▶ _SET PROBLEM_:
Give back the entire listing verbatim.

▶ _DATA BLOCK_:

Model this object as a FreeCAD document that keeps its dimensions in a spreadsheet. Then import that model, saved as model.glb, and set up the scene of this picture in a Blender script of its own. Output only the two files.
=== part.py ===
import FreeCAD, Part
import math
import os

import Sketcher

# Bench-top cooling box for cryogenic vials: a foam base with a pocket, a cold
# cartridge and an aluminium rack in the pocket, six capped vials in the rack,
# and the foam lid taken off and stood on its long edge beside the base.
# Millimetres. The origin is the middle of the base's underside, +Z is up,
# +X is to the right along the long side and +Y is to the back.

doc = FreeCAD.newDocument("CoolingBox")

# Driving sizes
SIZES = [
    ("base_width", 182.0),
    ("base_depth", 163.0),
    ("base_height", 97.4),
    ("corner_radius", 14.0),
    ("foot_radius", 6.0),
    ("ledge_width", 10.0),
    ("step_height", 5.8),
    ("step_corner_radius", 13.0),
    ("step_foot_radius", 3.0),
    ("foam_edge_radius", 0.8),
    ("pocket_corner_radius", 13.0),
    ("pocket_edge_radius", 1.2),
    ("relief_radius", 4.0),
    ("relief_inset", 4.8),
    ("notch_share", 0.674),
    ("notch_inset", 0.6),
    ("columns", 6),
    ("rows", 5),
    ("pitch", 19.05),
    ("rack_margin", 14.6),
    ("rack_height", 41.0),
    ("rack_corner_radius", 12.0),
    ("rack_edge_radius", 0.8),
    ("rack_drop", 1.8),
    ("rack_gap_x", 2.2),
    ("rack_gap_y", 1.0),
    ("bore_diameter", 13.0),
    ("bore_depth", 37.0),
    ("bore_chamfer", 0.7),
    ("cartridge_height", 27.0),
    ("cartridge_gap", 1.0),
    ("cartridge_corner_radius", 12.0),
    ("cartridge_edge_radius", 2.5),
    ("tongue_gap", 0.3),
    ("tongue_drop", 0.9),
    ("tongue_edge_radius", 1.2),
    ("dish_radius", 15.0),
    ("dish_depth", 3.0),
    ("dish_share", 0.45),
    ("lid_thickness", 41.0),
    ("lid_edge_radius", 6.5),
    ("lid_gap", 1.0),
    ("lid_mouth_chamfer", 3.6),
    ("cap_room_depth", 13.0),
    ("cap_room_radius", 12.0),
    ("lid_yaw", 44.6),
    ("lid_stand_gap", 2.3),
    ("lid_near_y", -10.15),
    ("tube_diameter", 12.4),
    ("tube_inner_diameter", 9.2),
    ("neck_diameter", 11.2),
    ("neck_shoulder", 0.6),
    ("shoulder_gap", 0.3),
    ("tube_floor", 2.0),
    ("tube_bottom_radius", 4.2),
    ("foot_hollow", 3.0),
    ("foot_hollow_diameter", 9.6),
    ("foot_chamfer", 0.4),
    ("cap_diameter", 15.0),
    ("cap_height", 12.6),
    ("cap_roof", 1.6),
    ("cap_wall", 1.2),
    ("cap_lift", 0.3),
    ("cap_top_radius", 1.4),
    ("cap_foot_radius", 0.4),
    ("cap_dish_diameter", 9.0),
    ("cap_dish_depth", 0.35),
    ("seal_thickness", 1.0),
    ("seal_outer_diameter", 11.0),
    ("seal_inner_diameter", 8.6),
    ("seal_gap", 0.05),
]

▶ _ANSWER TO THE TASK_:
Model this object as a FreeCAD document that keeps its dimensions in a spreadsheet. Then import that model, saved as model.glb, and set up the scene of this picture in a Blender script of its own. Output only the two files.
=== part.py ===
import FreeCAD, Part
import math
import os

import Sketcher

# Bench-top cooling box for cryogenic vials: a foam base with a pocket, a cold
# cartridge and an aluminium rack in the pocket, six capped vials in the rack,
# and the foam lid taken off and stood on its long edge beside the base.
# Millimetres. The origin is the middle of the base's underside, +Z is up,
# +X is to the right along the long side and +Y is to the back.

doc = FreeCAD.newDocument("CoolingBox")

# Driving sizes
SIZES = [
    ("base_width", 182.0),
    ("base_depth", 163.0),
    ("base_height", 97.4),
    ("corner_radius", 14.0),
    ("foot_radius", 6.0),
    ("ledge_width", 10.0),
    ("step_height", 5.8),
    ("step_corner_radius", 13.0),
    ("step_foot_radius", 3.0),
    ("foam_edge_radius", 0.8),
    ("pocket_corner_radius", 13.0),
    ("pocket_edge_radius", 1.2),
    ("relief_radius", 4.0),
    ("relief_inset", 4.8),
    ("notch_share", 0.674),
    ("notch_inset", 0.6),
    ("columns", 6),
    ("rows", 5),
    ("pitch", 19.05),
    ("rack_margin", 14.6),
    ("rack_height", 41.0),
    ("rack_corner_radius", 12.0),
    ("rack_edge_radius", 0.8),
    ("rack_drop", 1.8),
    ("rack_gap_x", 2.2),
    ("rack_gap_y", 1.0),
    ("bore_diameter", 13.0),
    ("bore_depth", 37.0),
    ("bore_chamfer", 0.7),
    ("cartridge_height", 27.0),
    ("cartridge_gap", 1.0),
    ("cartridge_corner_radius", 12.0),
    ("cartridge_edge_radius", 2.5),
    ("tongue_gap", 0.3),
    ("tongue_drop", 0.9),
    ("tongue_edge_radius", 1.2),
    ("dish_radius", 15.0),
    ("dish_depth", 3.0),
    ("dish_share", 0.45),
    ("lid_thickness", 41.0),
    ("lid_edge_radius", 6.5),
    ("lid_gap", 1.0),
    ("lid_mouth_chamfer", 3.6),
    ("cap_room_depth", 13.0),
    ("cap_room_radius", 12.0),
    ("lid_yaw", 44.6),
    ("lid_stand_gap", 2.3),
    ("lid_near_y", -10.15),
    ("tube_diameter", 12.4),
    ("tube_inner_diameter", 9.2),
    ("neck_diameter", 11.2),
    ("neck_shoulder", 0.6),
    ("shoulder_gap", 0.3),
    ("tube_floor", 2.0),
    ("tube_bottom_radius", 4.2),
    ("foot_hollow", 3.0),
    ("foot_hollow_diameter", 9.6),
    ("foot_chamfer", 0.4),
    ("cap_diameter", 15.0),
    ("cap_height", 12.6),
    ("cap_roof", 1.6),
    ("cap_wall", 1.2),
    ("cap_lift", 0.3),
    ("cap_top_radius", 1.4),
    ("cap_foot_radius", 0.4),
    ("cap_dish_diameter", 9.0),
    ("cap_dish_depth", 0.35),
    ("seal_thickness", 1.0),
    ("seal_outer_diameter", 11.0),
    ("seal_inner_diameter", 8.6),
    ("seal_gap", 0.05),
]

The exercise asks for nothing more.